STATED PROBLEM:
Below are some records; quote exactly the lines from the one that contains "CONTROL_PANEL_ALONG, 0], slope);" through the one that contains "zip(*points))), Vector(map(max, zip(*points)))", inclusive, and no others.

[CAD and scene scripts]
● ● ● ● ● ● ●

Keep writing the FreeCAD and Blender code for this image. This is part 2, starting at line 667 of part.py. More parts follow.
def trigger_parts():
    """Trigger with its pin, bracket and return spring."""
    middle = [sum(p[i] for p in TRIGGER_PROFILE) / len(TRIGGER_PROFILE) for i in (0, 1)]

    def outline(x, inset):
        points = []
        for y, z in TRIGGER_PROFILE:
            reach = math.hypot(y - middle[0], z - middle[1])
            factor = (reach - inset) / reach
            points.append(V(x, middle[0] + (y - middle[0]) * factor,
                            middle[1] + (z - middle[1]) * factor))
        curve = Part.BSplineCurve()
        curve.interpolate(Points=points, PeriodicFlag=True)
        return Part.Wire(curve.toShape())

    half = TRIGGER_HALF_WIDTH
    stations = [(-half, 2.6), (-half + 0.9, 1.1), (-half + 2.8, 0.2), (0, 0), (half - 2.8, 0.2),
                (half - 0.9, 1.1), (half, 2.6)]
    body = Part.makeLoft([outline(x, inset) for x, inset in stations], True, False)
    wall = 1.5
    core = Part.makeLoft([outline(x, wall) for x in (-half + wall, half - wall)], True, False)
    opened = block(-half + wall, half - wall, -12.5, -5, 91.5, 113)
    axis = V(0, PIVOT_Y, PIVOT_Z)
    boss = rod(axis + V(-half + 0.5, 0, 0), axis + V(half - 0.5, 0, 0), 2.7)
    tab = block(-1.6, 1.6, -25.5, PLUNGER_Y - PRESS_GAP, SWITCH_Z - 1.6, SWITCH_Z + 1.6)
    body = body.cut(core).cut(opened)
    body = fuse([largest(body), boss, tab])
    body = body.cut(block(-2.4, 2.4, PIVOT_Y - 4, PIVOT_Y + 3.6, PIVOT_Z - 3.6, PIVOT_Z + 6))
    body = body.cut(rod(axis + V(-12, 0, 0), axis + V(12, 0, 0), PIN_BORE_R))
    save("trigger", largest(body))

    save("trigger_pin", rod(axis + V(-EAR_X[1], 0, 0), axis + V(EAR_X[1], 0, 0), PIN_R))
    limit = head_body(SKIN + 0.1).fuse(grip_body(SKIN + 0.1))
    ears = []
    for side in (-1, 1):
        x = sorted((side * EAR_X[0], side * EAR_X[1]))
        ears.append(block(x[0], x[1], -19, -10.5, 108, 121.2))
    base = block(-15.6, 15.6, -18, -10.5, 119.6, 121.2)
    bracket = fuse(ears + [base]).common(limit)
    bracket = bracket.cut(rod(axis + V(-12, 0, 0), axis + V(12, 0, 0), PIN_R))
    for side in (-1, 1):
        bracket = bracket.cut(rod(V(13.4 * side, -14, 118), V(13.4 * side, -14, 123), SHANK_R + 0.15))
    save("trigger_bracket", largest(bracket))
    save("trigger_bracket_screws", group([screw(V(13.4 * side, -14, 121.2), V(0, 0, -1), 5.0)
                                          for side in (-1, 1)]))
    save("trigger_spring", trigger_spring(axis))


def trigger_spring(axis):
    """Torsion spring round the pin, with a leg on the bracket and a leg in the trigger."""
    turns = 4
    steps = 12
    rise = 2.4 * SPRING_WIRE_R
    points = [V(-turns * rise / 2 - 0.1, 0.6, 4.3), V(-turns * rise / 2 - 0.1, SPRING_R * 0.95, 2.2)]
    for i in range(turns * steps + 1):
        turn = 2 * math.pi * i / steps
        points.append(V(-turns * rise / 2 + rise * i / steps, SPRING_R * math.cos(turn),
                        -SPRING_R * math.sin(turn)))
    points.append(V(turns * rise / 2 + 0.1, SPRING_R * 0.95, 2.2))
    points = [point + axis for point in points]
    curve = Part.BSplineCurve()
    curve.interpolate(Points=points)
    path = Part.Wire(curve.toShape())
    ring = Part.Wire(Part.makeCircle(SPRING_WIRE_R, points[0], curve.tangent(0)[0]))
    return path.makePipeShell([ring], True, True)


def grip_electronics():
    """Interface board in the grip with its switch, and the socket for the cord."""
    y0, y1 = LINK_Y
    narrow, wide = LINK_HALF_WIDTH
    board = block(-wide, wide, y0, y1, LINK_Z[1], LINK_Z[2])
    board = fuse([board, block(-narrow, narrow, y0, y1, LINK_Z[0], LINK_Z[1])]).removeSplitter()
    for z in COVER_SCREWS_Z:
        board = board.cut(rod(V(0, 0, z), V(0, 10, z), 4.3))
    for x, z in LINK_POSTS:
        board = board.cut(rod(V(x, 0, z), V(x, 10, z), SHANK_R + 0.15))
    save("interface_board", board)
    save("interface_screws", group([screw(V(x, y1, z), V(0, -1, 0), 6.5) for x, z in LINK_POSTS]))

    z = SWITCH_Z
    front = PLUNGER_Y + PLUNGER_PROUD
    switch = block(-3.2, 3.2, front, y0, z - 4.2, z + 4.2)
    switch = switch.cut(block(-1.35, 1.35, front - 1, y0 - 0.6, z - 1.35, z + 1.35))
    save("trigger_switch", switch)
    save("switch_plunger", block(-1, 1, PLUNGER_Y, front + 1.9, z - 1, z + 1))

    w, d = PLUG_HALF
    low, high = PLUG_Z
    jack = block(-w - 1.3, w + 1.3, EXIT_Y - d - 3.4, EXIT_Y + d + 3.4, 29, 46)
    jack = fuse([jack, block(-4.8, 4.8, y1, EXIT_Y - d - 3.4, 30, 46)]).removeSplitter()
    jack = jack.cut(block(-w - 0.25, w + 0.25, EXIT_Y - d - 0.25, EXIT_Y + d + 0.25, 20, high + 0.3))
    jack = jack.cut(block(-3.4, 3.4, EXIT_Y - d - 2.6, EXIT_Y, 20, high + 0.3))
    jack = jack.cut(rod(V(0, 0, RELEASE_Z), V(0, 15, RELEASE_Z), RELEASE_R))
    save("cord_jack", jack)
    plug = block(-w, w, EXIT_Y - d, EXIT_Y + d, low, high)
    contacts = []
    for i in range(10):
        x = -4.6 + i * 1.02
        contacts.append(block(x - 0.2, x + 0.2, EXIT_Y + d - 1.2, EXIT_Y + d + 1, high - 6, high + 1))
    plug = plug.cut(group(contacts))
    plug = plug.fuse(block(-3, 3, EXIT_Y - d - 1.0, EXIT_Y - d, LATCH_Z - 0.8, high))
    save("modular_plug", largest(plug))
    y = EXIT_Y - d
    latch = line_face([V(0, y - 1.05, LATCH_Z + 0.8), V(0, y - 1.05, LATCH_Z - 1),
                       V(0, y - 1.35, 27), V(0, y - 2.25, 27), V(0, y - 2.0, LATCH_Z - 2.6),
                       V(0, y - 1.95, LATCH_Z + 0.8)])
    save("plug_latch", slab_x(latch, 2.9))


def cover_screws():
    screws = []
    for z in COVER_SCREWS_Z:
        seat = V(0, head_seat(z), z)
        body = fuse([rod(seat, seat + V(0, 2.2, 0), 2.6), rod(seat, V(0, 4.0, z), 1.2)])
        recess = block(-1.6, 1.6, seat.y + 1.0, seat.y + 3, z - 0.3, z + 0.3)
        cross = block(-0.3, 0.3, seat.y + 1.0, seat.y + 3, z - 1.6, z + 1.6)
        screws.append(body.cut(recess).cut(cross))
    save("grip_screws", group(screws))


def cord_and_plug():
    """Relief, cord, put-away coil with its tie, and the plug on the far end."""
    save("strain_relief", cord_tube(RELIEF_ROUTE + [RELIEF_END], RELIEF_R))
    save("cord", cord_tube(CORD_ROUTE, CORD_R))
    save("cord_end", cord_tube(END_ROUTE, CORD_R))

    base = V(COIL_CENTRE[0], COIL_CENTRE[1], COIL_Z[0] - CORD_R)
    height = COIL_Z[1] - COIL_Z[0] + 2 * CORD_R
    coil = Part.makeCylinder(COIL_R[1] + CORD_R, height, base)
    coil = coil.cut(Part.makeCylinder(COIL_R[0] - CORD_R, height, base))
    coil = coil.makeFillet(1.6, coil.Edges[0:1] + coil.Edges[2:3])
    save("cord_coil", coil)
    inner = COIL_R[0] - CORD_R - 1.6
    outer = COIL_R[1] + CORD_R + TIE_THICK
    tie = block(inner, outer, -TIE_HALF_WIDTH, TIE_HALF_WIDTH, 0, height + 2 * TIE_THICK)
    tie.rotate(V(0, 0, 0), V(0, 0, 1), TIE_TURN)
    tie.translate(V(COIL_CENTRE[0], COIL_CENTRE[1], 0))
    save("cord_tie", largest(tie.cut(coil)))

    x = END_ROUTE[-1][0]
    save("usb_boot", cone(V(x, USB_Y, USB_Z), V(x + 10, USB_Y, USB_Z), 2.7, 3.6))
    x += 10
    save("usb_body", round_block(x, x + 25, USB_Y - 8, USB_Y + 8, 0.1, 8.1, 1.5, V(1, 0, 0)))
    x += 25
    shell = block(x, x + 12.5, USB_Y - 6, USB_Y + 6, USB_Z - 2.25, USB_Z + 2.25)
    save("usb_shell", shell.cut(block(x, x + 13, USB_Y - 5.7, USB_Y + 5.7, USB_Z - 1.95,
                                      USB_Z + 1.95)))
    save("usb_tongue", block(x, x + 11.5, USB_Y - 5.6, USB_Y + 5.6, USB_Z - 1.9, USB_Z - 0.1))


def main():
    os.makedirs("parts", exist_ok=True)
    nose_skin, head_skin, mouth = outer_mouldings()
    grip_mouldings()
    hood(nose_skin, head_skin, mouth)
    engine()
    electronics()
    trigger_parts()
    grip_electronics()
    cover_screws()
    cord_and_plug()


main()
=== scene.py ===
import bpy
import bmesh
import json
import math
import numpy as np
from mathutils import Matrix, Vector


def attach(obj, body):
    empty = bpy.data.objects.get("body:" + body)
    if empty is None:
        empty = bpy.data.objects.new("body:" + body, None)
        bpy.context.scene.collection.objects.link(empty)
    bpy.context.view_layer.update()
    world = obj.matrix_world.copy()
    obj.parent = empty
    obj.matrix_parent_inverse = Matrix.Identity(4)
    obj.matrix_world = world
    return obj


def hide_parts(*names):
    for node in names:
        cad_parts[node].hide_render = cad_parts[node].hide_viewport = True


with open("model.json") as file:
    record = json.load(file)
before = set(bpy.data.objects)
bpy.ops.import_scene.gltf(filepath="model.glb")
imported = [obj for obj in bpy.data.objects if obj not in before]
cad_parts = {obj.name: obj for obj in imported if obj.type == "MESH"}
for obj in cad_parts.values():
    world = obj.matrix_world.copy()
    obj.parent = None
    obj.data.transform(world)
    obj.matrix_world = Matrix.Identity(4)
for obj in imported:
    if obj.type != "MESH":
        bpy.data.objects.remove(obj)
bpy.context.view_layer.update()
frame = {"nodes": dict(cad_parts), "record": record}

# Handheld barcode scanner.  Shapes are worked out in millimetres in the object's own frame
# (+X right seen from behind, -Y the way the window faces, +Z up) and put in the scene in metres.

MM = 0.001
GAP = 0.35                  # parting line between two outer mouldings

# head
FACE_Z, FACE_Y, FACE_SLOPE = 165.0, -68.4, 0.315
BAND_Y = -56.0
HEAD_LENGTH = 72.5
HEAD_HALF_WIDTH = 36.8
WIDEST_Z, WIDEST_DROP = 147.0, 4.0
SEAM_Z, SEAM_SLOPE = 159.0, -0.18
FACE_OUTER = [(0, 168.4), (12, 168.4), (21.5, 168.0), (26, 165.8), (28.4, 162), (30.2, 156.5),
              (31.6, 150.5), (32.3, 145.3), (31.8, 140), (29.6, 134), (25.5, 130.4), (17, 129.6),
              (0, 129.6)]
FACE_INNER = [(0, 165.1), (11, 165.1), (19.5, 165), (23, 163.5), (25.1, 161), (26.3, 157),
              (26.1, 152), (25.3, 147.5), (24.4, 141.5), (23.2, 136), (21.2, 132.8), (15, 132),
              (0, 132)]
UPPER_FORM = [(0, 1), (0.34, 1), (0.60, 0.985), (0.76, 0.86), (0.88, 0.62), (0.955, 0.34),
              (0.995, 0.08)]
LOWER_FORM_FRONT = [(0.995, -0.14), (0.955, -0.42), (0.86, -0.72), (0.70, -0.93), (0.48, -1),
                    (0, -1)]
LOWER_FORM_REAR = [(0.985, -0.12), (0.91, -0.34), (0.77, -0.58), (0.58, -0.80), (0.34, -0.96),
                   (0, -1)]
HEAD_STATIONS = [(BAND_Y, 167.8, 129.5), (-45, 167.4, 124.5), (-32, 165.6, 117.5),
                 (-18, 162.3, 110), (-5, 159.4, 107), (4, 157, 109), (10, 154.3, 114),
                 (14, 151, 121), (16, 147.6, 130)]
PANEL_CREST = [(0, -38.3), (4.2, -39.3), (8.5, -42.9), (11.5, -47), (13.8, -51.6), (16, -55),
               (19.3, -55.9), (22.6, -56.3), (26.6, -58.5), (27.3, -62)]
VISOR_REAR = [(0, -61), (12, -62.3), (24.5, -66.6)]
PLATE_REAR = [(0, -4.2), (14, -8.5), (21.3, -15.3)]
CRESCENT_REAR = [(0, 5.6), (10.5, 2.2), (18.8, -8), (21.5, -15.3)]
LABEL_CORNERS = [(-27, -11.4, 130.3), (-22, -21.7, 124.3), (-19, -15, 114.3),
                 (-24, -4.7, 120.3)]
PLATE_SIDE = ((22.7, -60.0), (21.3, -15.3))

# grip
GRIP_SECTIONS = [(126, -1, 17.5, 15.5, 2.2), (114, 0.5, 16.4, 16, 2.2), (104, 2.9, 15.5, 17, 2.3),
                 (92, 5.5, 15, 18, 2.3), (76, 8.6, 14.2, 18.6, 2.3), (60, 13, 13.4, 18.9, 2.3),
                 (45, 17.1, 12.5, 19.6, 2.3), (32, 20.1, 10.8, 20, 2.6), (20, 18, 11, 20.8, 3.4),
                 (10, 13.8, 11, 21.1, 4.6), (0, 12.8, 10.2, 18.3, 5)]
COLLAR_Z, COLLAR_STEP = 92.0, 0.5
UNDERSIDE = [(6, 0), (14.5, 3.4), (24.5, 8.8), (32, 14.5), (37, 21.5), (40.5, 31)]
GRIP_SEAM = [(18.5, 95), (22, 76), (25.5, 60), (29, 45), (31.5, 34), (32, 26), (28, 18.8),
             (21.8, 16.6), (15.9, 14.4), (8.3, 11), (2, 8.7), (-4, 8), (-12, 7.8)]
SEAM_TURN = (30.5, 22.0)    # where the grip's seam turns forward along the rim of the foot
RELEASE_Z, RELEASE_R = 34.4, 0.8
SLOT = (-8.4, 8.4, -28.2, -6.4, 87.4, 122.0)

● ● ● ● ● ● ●

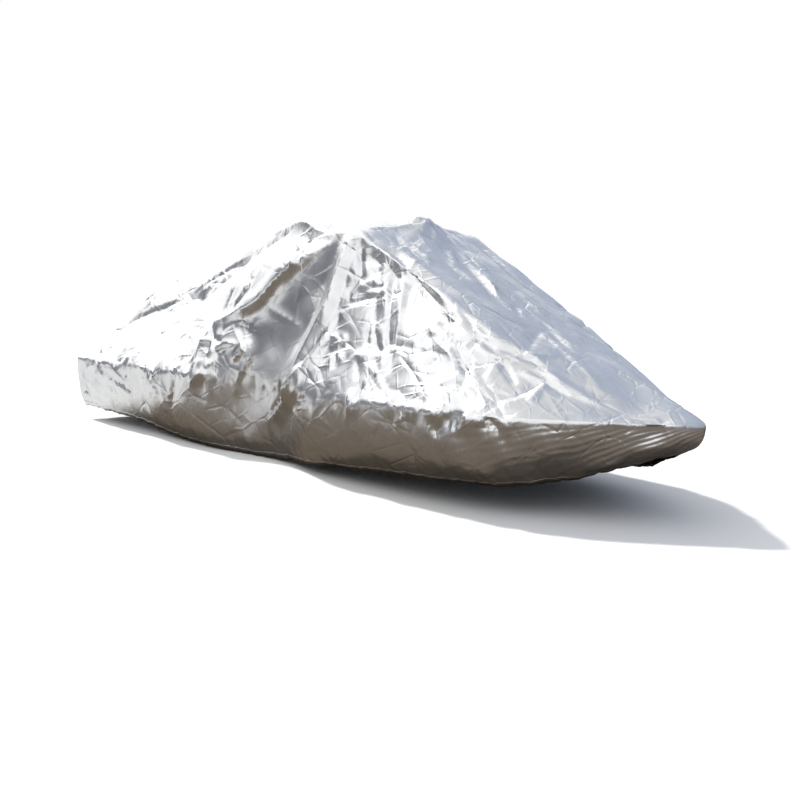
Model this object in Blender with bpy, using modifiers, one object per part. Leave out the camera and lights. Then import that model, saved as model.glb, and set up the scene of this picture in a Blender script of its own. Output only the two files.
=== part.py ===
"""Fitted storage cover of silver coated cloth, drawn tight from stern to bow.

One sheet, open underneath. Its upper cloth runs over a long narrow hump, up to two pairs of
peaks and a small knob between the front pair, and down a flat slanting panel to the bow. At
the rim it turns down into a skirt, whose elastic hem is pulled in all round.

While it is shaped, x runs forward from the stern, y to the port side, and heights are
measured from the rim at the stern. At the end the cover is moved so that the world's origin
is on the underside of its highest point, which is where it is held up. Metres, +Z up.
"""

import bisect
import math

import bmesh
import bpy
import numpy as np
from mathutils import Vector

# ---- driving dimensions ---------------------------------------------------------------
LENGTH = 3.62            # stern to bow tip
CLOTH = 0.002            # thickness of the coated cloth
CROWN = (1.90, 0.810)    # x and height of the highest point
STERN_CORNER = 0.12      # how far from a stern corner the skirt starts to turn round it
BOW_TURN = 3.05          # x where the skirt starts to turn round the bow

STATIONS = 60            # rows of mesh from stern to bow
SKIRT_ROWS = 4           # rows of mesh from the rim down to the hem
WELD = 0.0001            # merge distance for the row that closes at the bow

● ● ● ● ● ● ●

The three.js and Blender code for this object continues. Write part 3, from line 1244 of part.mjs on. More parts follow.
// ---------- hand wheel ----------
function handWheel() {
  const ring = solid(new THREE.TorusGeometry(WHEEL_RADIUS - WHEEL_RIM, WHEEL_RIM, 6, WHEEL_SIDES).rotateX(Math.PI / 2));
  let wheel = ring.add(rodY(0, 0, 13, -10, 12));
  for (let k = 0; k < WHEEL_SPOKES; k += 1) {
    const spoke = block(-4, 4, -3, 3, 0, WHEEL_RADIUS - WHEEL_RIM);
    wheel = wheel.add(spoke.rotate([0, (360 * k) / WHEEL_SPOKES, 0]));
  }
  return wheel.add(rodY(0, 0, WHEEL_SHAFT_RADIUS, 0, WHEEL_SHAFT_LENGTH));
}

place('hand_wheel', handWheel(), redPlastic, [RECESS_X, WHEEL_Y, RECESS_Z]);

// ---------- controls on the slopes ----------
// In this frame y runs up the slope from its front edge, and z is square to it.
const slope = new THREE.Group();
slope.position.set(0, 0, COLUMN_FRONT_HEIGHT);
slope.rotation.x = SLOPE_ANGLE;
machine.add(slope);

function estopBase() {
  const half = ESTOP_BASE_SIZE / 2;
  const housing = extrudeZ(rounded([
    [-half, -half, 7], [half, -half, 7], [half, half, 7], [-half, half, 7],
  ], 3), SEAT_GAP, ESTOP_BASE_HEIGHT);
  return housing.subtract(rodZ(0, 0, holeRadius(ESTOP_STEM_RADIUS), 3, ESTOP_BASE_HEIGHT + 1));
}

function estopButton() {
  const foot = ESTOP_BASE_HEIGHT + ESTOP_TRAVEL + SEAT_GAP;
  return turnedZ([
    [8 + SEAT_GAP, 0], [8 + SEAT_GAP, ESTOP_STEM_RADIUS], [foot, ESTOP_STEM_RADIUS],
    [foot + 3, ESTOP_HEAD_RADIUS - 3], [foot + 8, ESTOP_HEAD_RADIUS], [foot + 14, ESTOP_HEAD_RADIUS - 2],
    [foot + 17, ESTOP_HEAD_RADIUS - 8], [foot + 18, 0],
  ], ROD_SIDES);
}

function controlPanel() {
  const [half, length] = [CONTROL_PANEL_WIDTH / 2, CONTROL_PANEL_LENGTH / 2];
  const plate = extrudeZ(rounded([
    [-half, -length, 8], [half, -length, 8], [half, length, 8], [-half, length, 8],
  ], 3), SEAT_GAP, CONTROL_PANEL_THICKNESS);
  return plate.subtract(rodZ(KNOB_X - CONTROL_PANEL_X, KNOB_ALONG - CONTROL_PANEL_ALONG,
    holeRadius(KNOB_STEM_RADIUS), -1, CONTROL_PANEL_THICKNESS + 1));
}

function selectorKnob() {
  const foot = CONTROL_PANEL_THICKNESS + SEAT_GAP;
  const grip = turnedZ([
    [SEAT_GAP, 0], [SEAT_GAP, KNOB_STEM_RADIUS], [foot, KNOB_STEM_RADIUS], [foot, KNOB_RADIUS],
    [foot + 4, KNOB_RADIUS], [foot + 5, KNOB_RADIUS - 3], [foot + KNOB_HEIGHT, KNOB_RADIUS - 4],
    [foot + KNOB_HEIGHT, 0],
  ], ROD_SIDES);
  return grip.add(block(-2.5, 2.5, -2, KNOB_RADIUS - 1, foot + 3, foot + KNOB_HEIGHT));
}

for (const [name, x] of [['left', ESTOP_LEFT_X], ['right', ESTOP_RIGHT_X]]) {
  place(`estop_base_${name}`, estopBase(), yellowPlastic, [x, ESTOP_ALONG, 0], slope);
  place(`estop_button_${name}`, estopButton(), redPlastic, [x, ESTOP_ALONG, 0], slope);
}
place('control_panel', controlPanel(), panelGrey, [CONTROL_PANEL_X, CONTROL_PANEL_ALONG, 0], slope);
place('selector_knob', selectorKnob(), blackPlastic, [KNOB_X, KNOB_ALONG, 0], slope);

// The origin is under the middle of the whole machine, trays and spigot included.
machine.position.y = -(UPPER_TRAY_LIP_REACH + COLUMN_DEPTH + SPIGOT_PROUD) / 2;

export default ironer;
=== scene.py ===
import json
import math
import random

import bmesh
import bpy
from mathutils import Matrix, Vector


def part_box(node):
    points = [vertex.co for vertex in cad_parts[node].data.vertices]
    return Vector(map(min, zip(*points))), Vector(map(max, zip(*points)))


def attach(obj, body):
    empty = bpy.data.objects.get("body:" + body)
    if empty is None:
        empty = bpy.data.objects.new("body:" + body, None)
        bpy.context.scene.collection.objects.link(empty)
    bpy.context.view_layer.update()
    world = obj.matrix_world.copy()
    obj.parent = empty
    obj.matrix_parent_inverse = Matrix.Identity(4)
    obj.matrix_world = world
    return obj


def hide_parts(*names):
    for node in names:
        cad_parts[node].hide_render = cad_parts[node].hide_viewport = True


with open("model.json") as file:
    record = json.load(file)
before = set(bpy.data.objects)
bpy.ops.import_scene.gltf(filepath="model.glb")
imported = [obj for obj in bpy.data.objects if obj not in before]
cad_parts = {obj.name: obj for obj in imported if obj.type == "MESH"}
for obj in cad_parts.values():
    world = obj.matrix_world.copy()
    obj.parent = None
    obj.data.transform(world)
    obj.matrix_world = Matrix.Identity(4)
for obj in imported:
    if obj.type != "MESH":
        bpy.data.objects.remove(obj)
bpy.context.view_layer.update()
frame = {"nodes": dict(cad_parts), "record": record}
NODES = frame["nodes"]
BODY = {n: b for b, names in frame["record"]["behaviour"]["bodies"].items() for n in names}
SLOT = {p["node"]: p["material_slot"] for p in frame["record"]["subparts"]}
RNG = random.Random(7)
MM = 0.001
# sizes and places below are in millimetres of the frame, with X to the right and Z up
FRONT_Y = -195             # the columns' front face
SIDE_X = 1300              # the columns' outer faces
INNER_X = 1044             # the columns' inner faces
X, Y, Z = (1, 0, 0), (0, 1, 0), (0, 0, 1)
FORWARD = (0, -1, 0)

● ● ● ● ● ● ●

EXPECTED OUTPUT:
place('control_panel', controlPanel(), panelGrey, [CONTROL_PANEL_X, CONTROL_PANEL_ALONG, 0], slope);
place('selector_knob', selectorKnob(), blackPlastic, [KNOB_X, KNOB_ALONG, 0], slope);

// The origin is under the middle of the whole machine, trays and spigot included.
machine.position.y = -(UPPER_TRAY_LIP_REACH + COLUMN_DEPTH + SPIGOT_PROUD) / 2;

export default ironer;
=== scene.py ===
import json
import math
import random

import bmesh
import bpy
from mathutils import Matrix, Vector


def part_box(node):
    points = [vertex.co for vertex in cad_parts[node].data.vertices]
    return Vector(map(min, zip(*points))), Vector(map(max, zip(*points)))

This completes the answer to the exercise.